Bereits im Jahr 2012 kam es zu einer Datenschutz-Klage des Bundesverbands der Verbraucherzentralen (vzbv) gegen Facebook (heute Meta-Konzern). Im Mittelpunkt stand das App Center von Facebook. Die von der vzbv erkannten Probleme wurden im Lauf der Zeit vom Social-Media-Konzern behoben. Doch weil hier ein Verband geklagt hatte, wollte die angerufene Justiz die Sache nicht einfach damit bewenden lassen. Denn 2015 hatte der Deutsche Bundestag grünes Licht für eine Ausweitung des Verbandsklagerechts für Verbraucherschutzverbände auf Datenschutzverstöße gegeben. Das bedeutet: Die betroffenen Verbände dürfen auch dann Unternehmen wegen Datenschutzvergehen anklagen, wenn sie nicht explizit von Verbrauchern dazu beauftragt worden sind.

Ist das Verbandsklagerecht auch DSGVO-konform?
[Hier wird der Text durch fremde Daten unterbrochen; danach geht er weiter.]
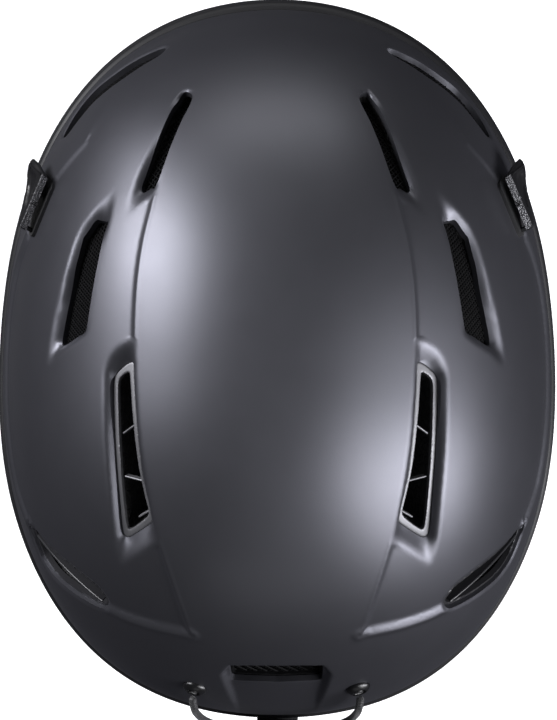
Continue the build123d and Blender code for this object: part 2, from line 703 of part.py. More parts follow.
# ---------------------------------------------------------------- fit system: gear and racks
DIAL_Y, DIAL_Z = 96.0, -24.0        # middle of the racks on the dial axis, which runs along Y
RACK_FRONT, RACK_BACK = DIAL_Y - 1.5, DIAL_Y + 1.5      # slot for racks and pinion
PITCH_R = 6.0                       # pinion pitch radius
TEETH = 12
PRESSURE_ANGLE = math.radians(20)
PITCH = 2 * math.pi * PITCH_R / TEETH
SHAFT_R = 3.9


def dial_rod(radius, length, y, x=0.0, z=0.0):
    """rod along Y from y, placed x and z from the dial axis"""
    return rod(radius, length, (x, y, DIAL_Z + z), ALONG_Y)


def gear_outline():
    """involute teeth, one of them straight up"""
    base_r = PITCH_R * math.cos(PRESSURE_ANGLE)
    tip_r, root_r = PITCH_R + 0.85, PITCH_R - 1.05
    half_tooth = math.pi / (2 * TEETH) - 0.022
    base_half = half_tooth + math.tan(PRESSURE_ANGLE) - PRESSURE_ANGLE
    flank = []
    for i in range(6):
        r = base_r + (tip_r - base_r) * i / 5
        roll = math.acos(base_r / r)
        flank.append((r, base_half - (math.tan(roll) - roll)))
    polar = []
    for i in range(TEETH):
        middle = 2 * math.pi * i / TEETH + math.pi / 2
        polar.append((root_r, middle - base_half - 0.03))
        polar += [(r, middle - half) for r, half in flank]
        polar += [(r, middle + half) for r, half in flank[::-1]]
        polar.append((root_r, middle + base_half + 0.03))
    return [(r * math.cos(a), RACK_FRONT + 0.1, DIAL_Z + r * math.sin(a)) for r, a in polar]


def pinion_gear():
    gear = prism(gear_outline(), Vector(0, 2.8, 0))
    gear = gear + dial_rod(SHAFT_R, 10.1, RACK_BACK - 0.1)
    return (gear - dial_rod(1.25, 30, RACK_FRONT - 5)).solids()[0]


def rack(side):
    """toothed bar facing the pinion: the left one runs above it, the right one below"""
    x_from, x_to = span(side, -18.5, 32)
    tip, root, back = 0.6, 1.15, 4.6        # from the pitch line
    half_tooth = PITCH / 4 - 0.13
    slope = math.tan(PRESSURE_ANGLE)
    # the pinion has a tooth straight up and one straight down, so each rack has a gap at x = 0
    phase = PITCH / 2
    first = math.ceil((x_from - phase) / PITCH + 0.5)
    last = math.floor((x_to - phase) / PITCH - 0.5)
    outline = [(x_from, root)]
    for i in range(first, last + 1):
        x = phase + i * PITCH
        outline += [(x - half_tooth - root * slope, root), (x - half_tooth + tip * slope, -tip),
                    (x + half_tooth - tip * slope, -tip), (x + half_tooth + root * slope, root)]
    outline += [(x_to, root), (x_to, back), (x_from, back)]
    pitch_z = DIAL_Z + side * PITCH_R
    points = [(x, RACK_FRONT + 0.15, pitch_z + side * out) for x, out in outline]
    return prism(points, Vector(0, 2.7, 0))


# ---------------------------------------------------------------- fit system: bands
# left band centre line in plan (x, y)
BAND_PLAN = [
    (30.0, DIAL_Y), (46.0, DIAL_Y - 0.2), (56.0, 88.0), (64.0, 74.0), (70.5, 55.0),
    (75.0, 30.0), (76.8, 0.0), (76.0, -34.0)]
BAND_T = 1.6
# side-view outline (y, z)
BAND_VIEW = [
    (110, -34.4), (90, -34.0), (74, -21), (52, 6), (30, 22), (6, 30), (-40, 31), (-40, 44),
    (2, 44), (34, 38), (60, 20), (80, -5), (88, -13.2), (110, -13.6)]
BAND_HOLE_R, BAND_HOLE_Y, BAND_HOLE_STEP = 1.6, 60, 13      # the row runs forwards from y = 60
BAND_HOLE_Z = (8.0, 20.6, 28.8, 33.2, 36.4, 37.4, 37.4)


def fit_band(side):
    points = [Vector(x * side, y, -60) for x, y in BAND_PLAN]
    wall = Solid.extrude(ribbon_face(points, BAND_T, Vector(0, 0, -1), 60), Vector(0, 0, 130))
    strip = wall & side_prism(BAND_VIEW)
    # the strip starts at x = 46, where the neck takes over towards the rack
    strip = strip - box(92, 60, 80, 80, -70)
    neck_z = DIAL_Z + (PITCH_R + 2.9) * side
    neck = box(22, 2.6, 3.2, DIAL_Y - 1.3, neck_z - 1.6, x=side * 39)
    band = largest(rack(side) + neck + strip)
    for i, z in enumerate(BAND_HOLE_Z):
        start = (span(side, 60, 120)[0], BAND_HOLE_Y - i * BAND_HOLE_STEP, z)
        band = band - rod(BAND_HOLE_R, 60, start, (1, 0, 0))
    return largest(band)


save(pinion_gear(), "pinion_gear")
for tag, side in SIDES.items():
    save(fit_band(side), f"fit_band_{tag}")

# ---------------------------------------------------------------- fit system: dial
HOUSING_W, HOUSING_H = 70, 30
COVER_Y, COVER_T = RACK_BACK + 0.2, 2.2
COVER_BACK = COVER_Y + COVER_T
COVER_SCREWS = [(x, z) for x in (-29, 29) for z in (-11.5, 11.5)]   # from the dial axis
KNOB_Y = RACK_BACK + 4.1
KNOB_R = 17.0
KNOB_FLUTES = 24
KNOB_RECESS_Y = KNOB_Y + 6.8        # seat of the knob screw's head


def dial_housing():
    """plate on the head side of the racks, with a ledge above and one below them"""
    plate = box(HOUSING_W, 2.6, HOUSING_H, RACK_FRONT - 2.9, DIAL_Z - HOUSING_H / 2)
    housing = rounded(plate, Axis.Y, 3.0)
    housing = (housing + box(60, 3.5, 3.4, RACK_FRONT - 0.4, DIAL_Z + 11.4)
               + box(60, 3.5, 3.4, RACK_FRONT - 0.4, DIAL_Z - 14.8))
    return housing.solids()[0]


def dial_cover():
    cover = box(HOUSING_W, COVER_T, HOUSING_H, COVER_Y, DIAL_Z - HOUSING_H / 2)
    cover = rounded(cover, Axis.Y, 5.0)
    cover = cover + dial_rod(15.5, 1.2, COVER_BACK)
    cover = cover - dial_rod(SHAFT_R + 0.08, 30, RACK_FRONT - 5)
    for x, z in COVER_SCREWS:
        cover = cover - dial_rod(1.3, 30, RACK_FRONT - 5, x, z)
    return cover.solids()[0]


def cover_screw(x, z):
    shank = dial_rod(1.2, 2.1, RACK_BACK + 0.3, x, z)
    return (shank + dial_rod(2.2, 1.2, COVER_BACK, x, z)).solids()[0]


def dial_knob():
    knob = dial_rod(KNOB_R, 8.4, KNOB_Y)
    knob = fillet(knob.edges().filter_by(GeomType.CIRCLE).sort_by(Axis.Y)[-1], 1.6)
    flute_ring_r = KNOB_R + 0.6
    for i in range(KNOB_FLUTES):
        angle = 2 * math.pi * i / KNOB_FLUTES
        knob = knob - dial_rod(1.3, 30, KNOB_Y - 1, flute_ring_r * math.cos(angle),
                               flute_ring_r * math.sin(angle))
    # spring recess, shaft bore, screw hole, screw head recess
    knob = knob - dial_rod(12.0, 2.4, KNOB_Y - 0.01)
    knob = knob - dial_rod(SHAFT_R + 0.02, 7.0, KNOB_Y - 1)
    knob = knob - dial_rod(1.3, 30, KNOB_Y - 1)
    knob = knob - dial_rod(3.2, 3.0, KNOB_RECESS_Y)
    return knob.solids()[0]


def knob_screw():
    screw = dial_rod(1.15, 9.0, KNOB_Y - 2.2) + dial_rod(2.8, 1.2, KNOB_RECESS_Y)
    return screw.solids()[0]


def detent_spring(keep_z):
    """arc of a thin ring, kept in a 12 mm band from keep_z above the dial axis"""
    arc = dial_rod(10.6, 2.0, KNOB_Y - 0.5) - dial_rod(9.6, 4, KNOB_Y - 1)
    return (arc & box(24, 4, 12, KNOB_Y - 1, DIAL_Z + keep_z)).solids()[0]


save(dial_housing(), "dial_housing")
save(dial_cover(), "dial_cover")
save_set([cover_screw(x, z) for x, z in COVER_SCREWS], "cover_screws")
save(dial_knob(), "dial_knob")
save(knob_screw(), "knob_screw")
save_set([detent_spring(keep_z) for keep_z in (1.0, -13.0)], "detent_springs")

# ---------------------------------------------------------------- stem, rail and nape pads
STEM_W, STEM_Y, STEM_Z = 17.6, 108.0, -6.6


def height_stem():
    """upright blade with a foot reaching forwards over the dial housing"""
    stem = box(STEM_W, 2.2, 45.6, STEM_Y, STEM_Z)
    stem = stem + box(STEM_W, 12.2, 2.6, 98.0, STEM_Z)
    stem = largest(stem + box(STEM_W, 4.9, 3.05, 94.7, -8.95))
    # notches in the front face
    for i in range(3):
        stem = stem - box(8, 0.7, 1.4, STEM_Y - 0.01, 16 + i * 6.0)
    return largest(stem)


def height_rail():
    """block with a channel for the stem, open at the front"""
    rail = box(28, 6.9, 30, 106.2, 10) - box(18.0, 2.6, 60, STEM_Y - 0.2, 0)
    return largest(rail - box(12.0, 3, 60, 105, 0))


def nape_pad(side):
    pad = box(34, 7.0, 32, RACK_FRONT - 10.2, DIAL_Z - 16, x=side * 21)
    return rounded(pad, Axis.Y, 8.0).solids()[0]


save(height_stem(), "height_stem")
save(height_rail(), "height_rail")
for tag, side in SIDES.items():
    save(nape_pad(side), f"nape_pad_{tag}")
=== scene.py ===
"""Helmet with a vented hard shell, foam liner, goggle clips, ear pads, lining and chin strap.

The wearer faces -Y, the wearer's left is +X and up is +Z. Lengths are millimetres until a
mesh is made (MM turns them into metres); lights, floor and camera are in metres.

The shell is drawn in a flat domain laid over the form from the crown. A domain point (u, v)
is rho * (sin psi, -cos psi): psi is the angle from the front towards the wearer's left, and
rho the length along the standard profile from the crown. "Offset" is the distance a point
stands outside the form; negative offsets lie inside it.
"""
import math

import bmesh
import bpy
import numpy as np
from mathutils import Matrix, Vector
from mathutils.geometry import delaunay_2d_cdt
from mathutils.kdtree import KDTree


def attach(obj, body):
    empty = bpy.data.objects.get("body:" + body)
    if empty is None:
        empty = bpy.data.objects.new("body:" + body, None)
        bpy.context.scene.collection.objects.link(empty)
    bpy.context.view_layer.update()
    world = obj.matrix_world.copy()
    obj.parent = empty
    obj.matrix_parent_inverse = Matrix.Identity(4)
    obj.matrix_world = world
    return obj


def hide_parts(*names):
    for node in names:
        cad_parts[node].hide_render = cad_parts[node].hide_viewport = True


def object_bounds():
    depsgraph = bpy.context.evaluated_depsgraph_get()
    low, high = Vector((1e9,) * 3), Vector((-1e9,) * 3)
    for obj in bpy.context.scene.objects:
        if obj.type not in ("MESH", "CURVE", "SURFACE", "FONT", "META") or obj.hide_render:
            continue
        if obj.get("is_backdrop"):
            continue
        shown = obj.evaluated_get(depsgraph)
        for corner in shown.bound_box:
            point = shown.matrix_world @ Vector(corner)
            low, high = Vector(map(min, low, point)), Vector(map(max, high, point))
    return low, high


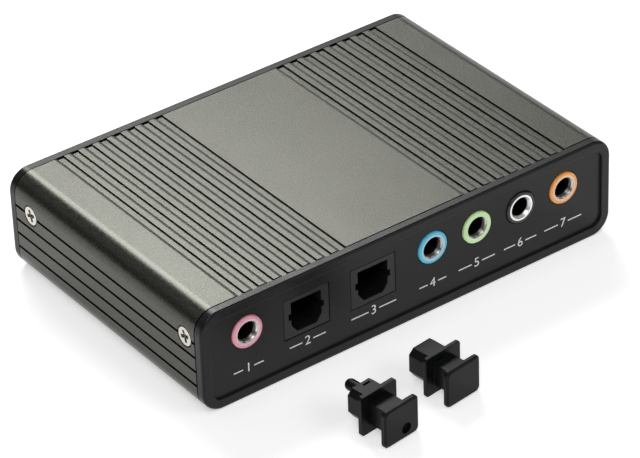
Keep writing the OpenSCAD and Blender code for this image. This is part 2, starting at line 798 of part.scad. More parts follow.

Als im Jahr 2018 die Datenschutz-Grundverordnung in den EU-Staaten eingeführt wurde, beschäftigten sich die Richter des Bundesgerichtshofs (BGH) mit der generellen Frage des Verbandsklagerechts und dessen Konformität mit der DSGVO. Aus gutem Grund: Die DSGVO erlaubt an sich nur Klagen von Verbänden, wenn diese von Verbrauchern mit Hilfeleistung beauftragt werden. Ist dies nicht der Fall, steht ihnen lediglich das Mittel zur Verfügung, eine Beschwerde bei der infrage kommenden Datenschutzaufsichtsbehörde einzureichen. Der BGH hatte also großes Interesse an einer Klärung des Problems: Ist es statthaft, dass das Verbandsklagerecht Grenzen überschreitet, die die Datenschutzgrundverordnung setzt?

Der Europäische Gerichtshof bejaht die Klagebefugnisse

Der Bundesgerichtshof trat im April 2022 an den Europäischen Gerichtshof heran, um diese Frage final zu beantworten. Dieser wiederum bestätigte in seinem Urteil: Die Klagebefugnis für Verbände endet nicht bei den Aufsichtsbehörden, sondern kann auch ohne Beauftragung von Verbrauchern wahrgenommen werden. Das Urteil beschränkt sich auf Datenschutzprobleme bei der Datenverarbeitung. In der Facebook-Klage des vzbv werden aber auch vernachlässigte Informationspflichten thematisiert. Nachdem dieser Sachverhalt beim BGH geprüft wurde, legte das Gericht den Fall ein weiteres Mal dem EuGH vor. Auch dieses Mal fiel die Entscheidung der EU-Richter pro Verbraucherschutz aus, im Wortlaut heißt es:

Die Mitgliedstaaten können vorsehen, dass diese Einrichtungen, Organisationen oder Verbände das Recht haben, unabhängig vom Auftrag einer betroffenen Person in dem betreffenden Mitgliedstaat eine eigene Beschwerde einzulegen, und das Recht auf einen wirksamen gerichtlichen Rechtsbehelf haben sollten, wenn sie Grund zu der Annahme haben, dass die Rechte der betroffenen Person infolge einer nicht im Einklang mit dieser Verordnung stehenden Verarbeitung verletzt worden sind. Diesen Einrichtungen, Organisationen oder Verbänden kann unabhängig vom Auftrag einer betroffenen Person nicht gestattet werden, im Namen einer betroffenen Person Schadenersatz zu verlangen.“ (Az.: C-757/22)

Die Klarstellung aus Luxemburg wird von Verbraucherschutzverbänden gefeiert. Nun ist es also amtlich: Die Verbände könnten direkt gegen Konzerne wie Meta vor Gericht ziehen, auch wenn sie nicht von Verbrauchern mandatiert worden sind.